Watch the chat to see who's killing whom. When someone is knocked out or killed on a map, a short message is broadcast to every other player in the zone. It's easy to overlook this, but those broadcasts are useful intel. Each time a player dies, try to keep track of who they were and what killed them. This will help you determine how many other players are nearby and also tip you off to any dangerous players who are repeatedly killing others.
Avoid trading posts unless you absolutely need to visit one. Most maps will have a trading post where players can sell and buy a variety of goods from each other and NPC vendors. While in their vicinity, you'll be invulnerable to damage from other players for 15 minutes, which might make it seem like trading posts are a safe place to hang out. They're not. Trading posts are a very popular and well-trafficked area and once you leave the protective perimeter you're fair game to other players. If you visit one, expect to be attacked the moment you leave.

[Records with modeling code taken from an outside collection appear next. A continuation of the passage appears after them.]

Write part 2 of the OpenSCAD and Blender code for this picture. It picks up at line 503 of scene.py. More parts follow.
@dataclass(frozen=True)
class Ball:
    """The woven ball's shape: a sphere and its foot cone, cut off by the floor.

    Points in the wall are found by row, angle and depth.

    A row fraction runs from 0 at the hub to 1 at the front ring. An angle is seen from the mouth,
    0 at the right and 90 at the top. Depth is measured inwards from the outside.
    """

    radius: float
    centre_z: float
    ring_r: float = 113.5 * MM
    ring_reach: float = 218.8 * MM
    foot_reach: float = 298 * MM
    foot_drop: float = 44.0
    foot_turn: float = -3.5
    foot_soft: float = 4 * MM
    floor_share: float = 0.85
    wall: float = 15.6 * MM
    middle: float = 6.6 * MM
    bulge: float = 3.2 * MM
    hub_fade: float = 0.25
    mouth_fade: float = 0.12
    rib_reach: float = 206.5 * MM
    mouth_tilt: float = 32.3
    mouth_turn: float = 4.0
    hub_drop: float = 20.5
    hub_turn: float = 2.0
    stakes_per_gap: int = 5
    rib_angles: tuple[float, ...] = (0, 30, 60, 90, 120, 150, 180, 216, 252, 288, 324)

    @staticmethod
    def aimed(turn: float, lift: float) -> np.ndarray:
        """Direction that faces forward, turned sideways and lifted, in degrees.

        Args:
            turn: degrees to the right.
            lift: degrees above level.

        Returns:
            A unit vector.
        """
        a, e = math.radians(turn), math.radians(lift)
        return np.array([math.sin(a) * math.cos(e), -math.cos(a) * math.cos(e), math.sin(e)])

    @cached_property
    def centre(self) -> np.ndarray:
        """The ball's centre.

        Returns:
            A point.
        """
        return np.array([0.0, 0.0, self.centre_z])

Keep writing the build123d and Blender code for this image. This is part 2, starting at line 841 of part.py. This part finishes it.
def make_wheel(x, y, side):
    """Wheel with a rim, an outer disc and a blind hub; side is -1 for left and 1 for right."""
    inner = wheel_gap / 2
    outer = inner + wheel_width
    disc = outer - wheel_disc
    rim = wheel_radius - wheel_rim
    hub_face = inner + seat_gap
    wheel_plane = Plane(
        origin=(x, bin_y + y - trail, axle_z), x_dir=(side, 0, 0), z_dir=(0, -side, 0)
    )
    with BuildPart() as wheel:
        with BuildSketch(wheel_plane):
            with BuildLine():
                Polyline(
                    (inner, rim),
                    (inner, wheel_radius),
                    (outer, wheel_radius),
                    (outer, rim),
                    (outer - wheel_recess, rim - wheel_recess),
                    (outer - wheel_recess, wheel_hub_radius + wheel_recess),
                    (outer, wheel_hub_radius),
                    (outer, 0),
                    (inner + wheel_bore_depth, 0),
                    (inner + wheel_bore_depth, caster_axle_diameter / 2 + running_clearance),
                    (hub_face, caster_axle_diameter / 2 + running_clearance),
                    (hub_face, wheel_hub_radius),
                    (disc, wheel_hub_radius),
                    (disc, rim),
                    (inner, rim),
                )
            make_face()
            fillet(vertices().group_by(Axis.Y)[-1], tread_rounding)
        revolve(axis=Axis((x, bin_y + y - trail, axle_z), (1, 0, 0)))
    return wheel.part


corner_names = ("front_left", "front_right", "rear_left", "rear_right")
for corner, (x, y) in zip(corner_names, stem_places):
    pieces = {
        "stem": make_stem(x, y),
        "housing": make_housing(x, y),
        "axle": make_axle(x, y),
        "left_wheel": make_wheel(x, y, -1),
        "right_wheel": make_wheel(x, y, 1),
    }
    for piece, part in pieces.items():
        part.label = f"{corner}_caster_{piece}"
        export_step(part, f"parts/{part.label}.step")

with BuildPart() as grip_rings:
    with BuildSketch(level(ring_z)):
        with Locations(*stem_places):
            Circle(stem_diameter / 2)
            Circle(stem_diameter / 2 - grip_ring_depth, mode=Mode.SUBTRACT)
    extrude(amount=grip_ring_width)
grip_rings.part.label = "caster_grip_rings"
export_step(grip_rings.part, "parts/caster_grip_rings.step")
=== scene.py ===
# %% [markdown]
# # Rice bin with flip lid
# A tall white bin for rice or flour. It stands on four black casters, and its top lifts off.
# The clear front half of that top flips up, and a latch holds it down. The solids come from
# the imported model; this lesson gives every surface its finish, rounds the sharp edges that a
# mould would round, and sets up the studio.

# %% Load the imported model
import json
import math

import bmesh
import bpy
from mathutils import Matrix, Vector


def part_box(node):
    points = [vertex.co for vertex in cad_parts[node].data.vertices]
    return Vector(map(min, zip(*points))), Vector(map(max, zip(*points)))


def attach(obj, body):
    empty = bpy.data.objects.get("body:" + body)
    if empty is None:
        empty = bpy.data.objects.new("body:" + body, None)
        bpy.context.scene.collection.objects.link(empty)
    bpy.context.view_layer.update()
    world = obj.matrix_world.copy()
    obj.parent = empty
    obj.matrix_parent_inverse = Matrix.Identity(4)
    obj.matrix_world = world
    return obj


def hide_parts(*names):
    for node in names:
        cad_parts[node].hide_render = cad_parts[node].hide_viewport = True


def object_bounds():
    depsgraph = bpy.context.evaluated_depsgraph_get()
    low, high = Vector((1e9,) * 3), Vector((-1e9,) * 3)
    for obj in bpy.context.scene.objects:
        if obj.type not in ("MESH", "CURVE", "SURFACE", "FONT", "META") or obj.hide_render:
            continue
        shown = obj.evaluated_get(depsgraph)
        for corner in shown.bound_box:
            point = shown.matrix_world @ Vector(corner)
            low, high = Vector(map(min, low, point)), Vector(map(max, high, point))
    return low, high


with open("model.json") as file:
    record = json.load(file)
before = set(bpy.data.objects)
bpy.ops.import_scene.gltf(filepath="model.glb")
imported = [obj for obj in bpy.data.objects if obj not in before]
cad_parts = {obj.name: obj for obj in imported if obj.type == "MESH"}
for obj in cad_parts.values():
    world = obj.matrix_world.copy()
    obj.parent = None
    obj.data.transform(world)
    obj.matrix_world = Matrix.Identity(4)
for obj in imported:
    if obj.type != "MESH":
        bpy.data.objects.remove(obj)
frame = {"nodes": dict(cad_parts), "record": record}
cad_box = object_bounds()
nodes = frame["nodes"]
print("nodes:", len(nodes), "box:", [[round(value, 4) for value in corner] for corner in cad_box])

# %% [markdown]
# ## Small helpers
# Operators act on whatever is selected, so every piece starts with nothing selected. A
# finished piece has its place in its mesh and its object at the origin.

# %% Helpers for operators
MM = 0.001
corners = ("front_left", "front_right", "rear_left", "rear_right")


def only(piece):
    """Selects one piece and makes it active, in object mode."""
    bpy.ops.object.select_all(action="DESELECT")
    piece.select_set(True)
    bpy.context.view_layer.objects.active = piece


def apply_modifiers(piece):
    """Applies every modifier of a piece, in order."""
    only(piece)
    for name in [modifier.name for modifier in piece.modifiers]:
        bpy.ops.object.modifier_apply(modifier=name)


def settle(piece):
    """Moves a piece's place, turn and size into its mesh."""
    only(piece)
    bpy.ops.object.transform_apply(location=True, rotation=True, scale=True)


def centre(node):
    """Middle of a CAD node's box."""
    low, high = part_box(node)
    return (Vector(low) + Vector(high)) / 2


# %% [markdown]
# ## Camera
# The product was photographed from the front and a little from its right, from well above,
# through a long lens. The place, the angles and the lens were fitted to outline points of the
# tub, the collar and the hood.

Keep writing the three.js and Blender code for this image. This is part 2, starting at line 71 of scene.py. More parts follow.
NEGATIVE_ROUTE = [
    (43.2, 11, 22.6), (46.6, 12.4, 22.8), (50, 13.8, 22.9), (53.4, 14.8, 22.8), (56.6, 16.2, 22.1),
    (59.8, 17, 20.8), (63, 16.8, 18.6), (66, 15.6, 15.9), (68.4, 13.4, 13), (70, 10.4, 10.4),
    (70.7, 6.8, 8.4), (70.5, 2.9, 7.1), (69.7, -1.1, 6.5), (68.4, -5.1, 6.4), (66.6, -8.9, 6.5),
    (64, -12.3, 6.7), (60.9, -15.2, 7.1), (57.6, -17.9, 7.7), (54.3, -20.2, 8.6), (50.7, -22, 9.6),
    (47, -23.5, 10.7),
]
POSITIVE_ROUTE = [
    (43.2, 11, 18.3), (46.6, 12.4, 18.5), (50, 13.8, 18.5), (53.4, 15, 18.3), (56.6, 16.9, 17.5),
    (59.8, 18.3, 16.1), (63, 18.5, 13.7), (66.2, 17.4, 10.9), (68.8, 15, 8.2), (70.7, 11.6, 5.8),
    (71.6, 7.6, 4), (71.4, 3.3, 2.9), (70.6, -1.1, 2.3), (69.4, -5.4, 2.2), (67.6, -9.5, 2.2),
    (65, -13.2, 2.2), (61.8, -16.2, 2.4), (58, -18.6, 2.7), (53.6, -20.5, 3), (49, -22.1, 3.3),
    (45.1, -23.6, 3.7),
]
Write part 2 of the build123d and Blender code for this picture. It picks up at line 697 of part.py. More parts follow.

Lush canyons are full of resources, but beware the White Death. If you need a lot of wood or stone, head into the deep canyons that snake through most maps. These enclosed spaces are often full of trees and stones but they almost always terminate in a dead end, meaning other players can easily trap you inside. Even worse, at the far end you'll typically find a lake protected by Rupu White Death, extremely aggressive ape men with powerful weapons and a lot of health. White Death will easily kill you and will chase you an extreme distance. If you accidentally stumble into one early on, you're as good as dead.